Work required
Repeat everything in the material exactly.

Recorded data
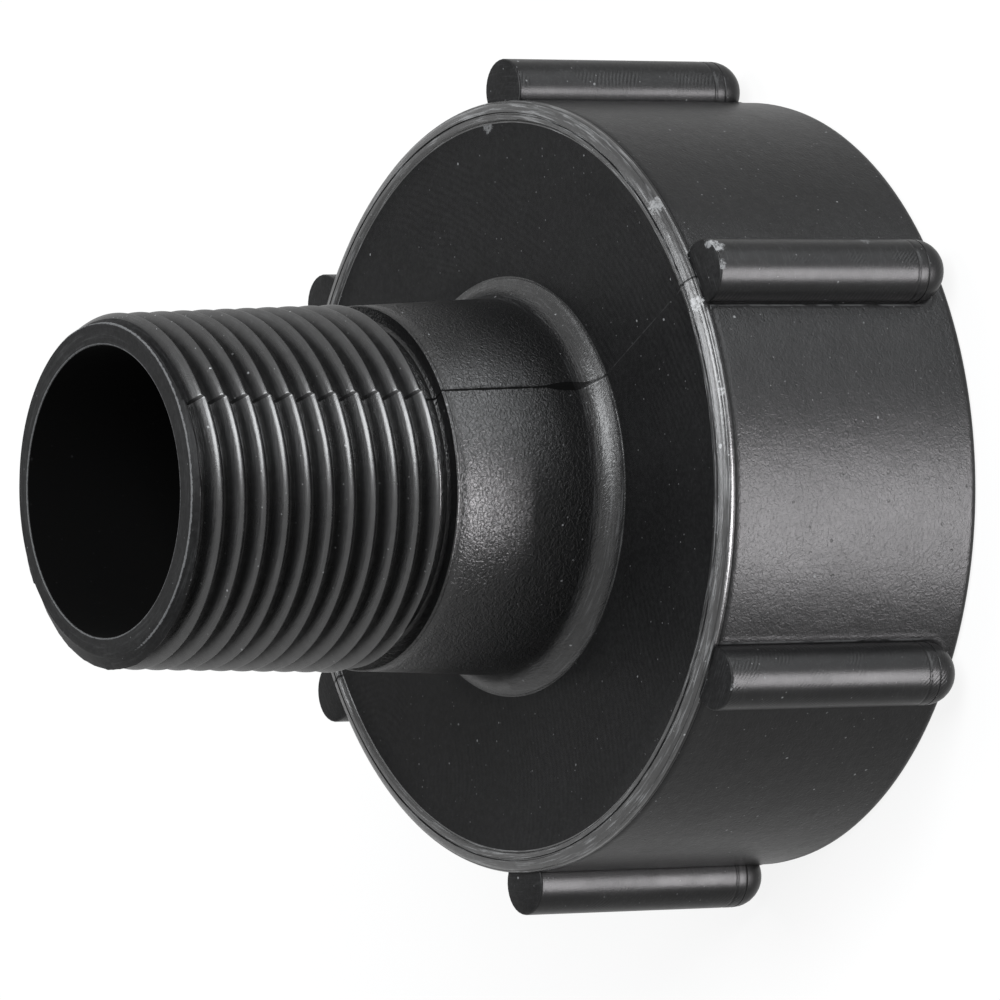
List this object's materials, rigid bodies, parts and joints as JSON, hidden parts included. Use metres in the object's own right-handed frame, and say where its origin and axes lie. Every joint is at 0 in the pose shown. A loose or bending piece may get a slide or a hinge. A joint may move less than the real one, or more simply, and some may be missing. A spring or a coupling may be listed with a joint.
{
  "type": "container tap adapter",
  "caption": "Moulded black adapter: a ribbed cup with a coarse inside thread for a bulk container's valve, and a tapered pipe thread spigot with a straight bore for the tap or hose side.",
  "frame": {"origin": "centre of the cup's open mouth, on the axis, in the plane it stands on", "axes": "+Z along the axis from the mouth to the end of the pipe thread; +X through the middle of one grip rib"},
  "size_m": [0.0804, 0.0724, 0.0727],
  "materials": {
    "moulded_plastic": "black injection-moulded polypropylene: fine leathery grain on the neck and skirt, turned tool marks on the front face",
    "gasket_rubber": "plain matt black rubber"
  },
  "bodies": {
    "root": {"adapter_body": "moulded_plastic", "sealing_gasket": "gasket_rubber"}
  },
  "joints": []
}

Exercise response
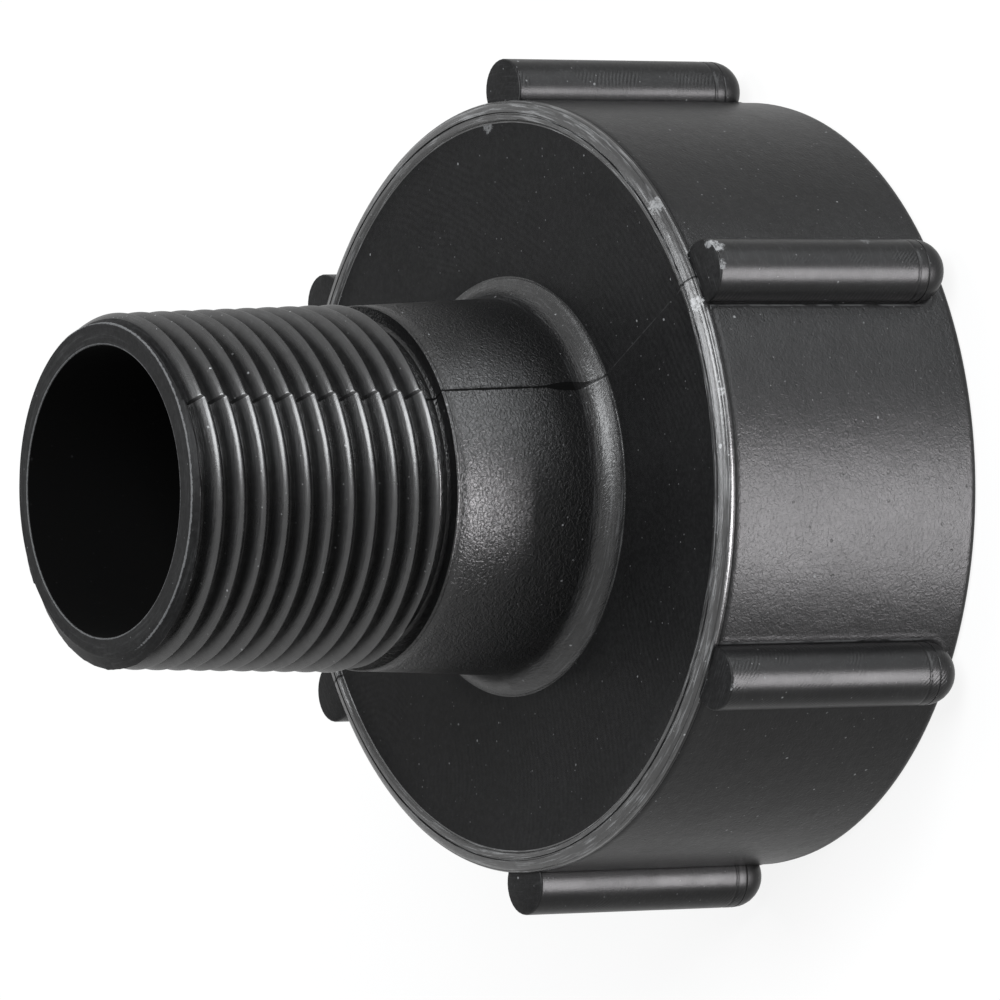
List this object's materials, rigid bodies, parts and joints as JSON, hidden parts included. Use metres in the object's own right-handed frame, and say where its origin and axes lie. Every joint is at 0 in the pose shown. A loose or bending piece may get a slide or a hinge. A joint may move less than the real one, or more simply, and some may be missing. A spring or a coupling may be listed with a joint.
{
  "type": "container tap adapter",
  "caption": "Moulded black adapter: a ribbed cup with a coarse inside thread for a bulk container's valve, and a tapered pipe thread spigot with a straight bore for the tap or hose side.",
  "frame": {"origin": "centre of the cup's open mouth, on the axis, in the plane it stands on", "axes": "+Z along the axis from the mouth to the end of the pipe thread; +X through the middle of one grip rib"},
  "size_m": [0.0804, 0.0724, 0.0727],
  "materials": {
    "moulded_plastic": "black injection-moulded polypropylene: fine leathery grain on the neck and skirt, turned tool marks on the front face",
    "gasket_rubber": "plain matt black rubber"
  },
  "bodies": {
    "root": {"adapter_body": "moulded_plastic", "sealing_gasket": "gasket_rubber"}
  },
  "joints": []
}